This new fund is a significant step forward in Uncap’s mission to support high-potential businesses driving economic growth
Uncap has introduced Unconventional Capital, a €30m fund aimed at offering non-dilutive, revenue-based financing to early-stage small and medium-sized enterprises (SMEs) throughout Africa.
This new fund is a significant step forward in Uncap’s mission to support high-potential businesses driving economic growth in critical sectors such as agriculture, trade, logistics, climate resilience, and financial inclusion.
Unconventional Capital will collaborate with key partners, including SAIS, an ag-tech initiative funded by the German Federal Ministry for Economic Cooperation & Development (BMZ) and implemented by GIZ (Deutsche Gesellschaft für Internationale Zusammenarbeit GmbH), as well as O-Farms, a circular agriculture program run by Bopinc and funded by the Ikea Foundation.
By working with its partners, the fund aims to unlock growth opportunities for businesses and harness its expertise and networks to better support SMEs in high-impact sectors.
The fund has attracted the backing of global institutions such as the Bill & Melinda Gates Foundation and the Bayer Foundation, underscoring its credibility and the growing confidence in Unconventional Capital’s innovative approach to alternative financing.
The financial model, focused on revenue-based financing rather than equity dilution, provides more flexible funding options for African businesses navigating early-stage challenges.
The fund will be co-led by Uncap’s current Investment Principal, Esther Ndeti, and the CEO Franziska Reh, both of whom will serve as Managing Partners.
Their combined experience and strategic vision will guide Unconventional Capital’s efforts in delivering impactful financing solutions to early-stage SMEs in Africa.

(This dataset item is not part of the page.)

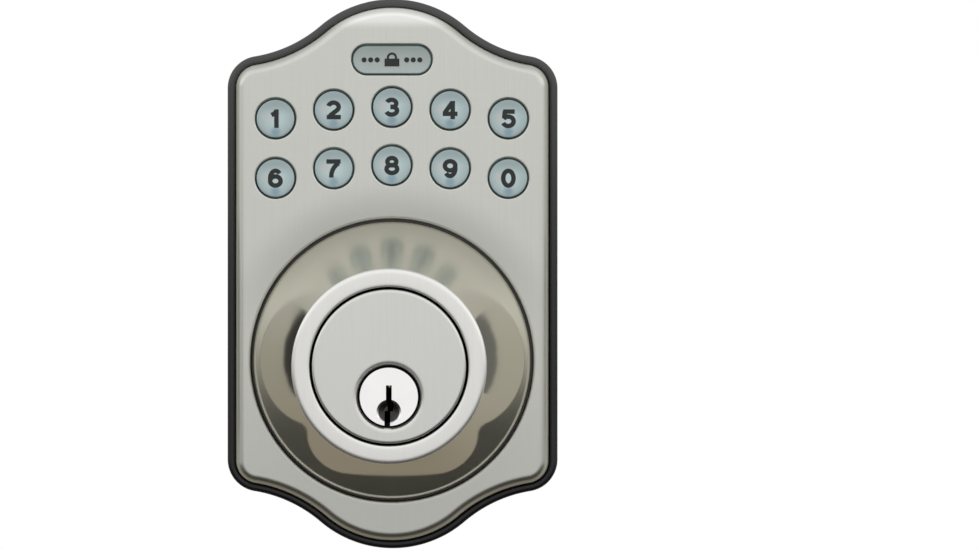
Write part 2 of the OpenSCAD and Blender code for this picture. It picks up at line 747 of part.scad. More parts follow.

“SMEs account for about 90% of African businesses, yet they face many challenges in raising capital. The inefficiency of African capital markets in effectively supporting SMEs, coupled with limited visibility to a broad investor base, continues to hinder access to essential funding for small and medium-sized enterprises across the continent.
Over the past three years, we’ve championed innovative, alternative financing for African businesses. We hope this Fund will address capital gaps for early-stage SMEs as they scale, deepening our impact. In the end, we want to not only support more businesses but also set new standards in the industry for innovation and inclusion,” said Ndeti.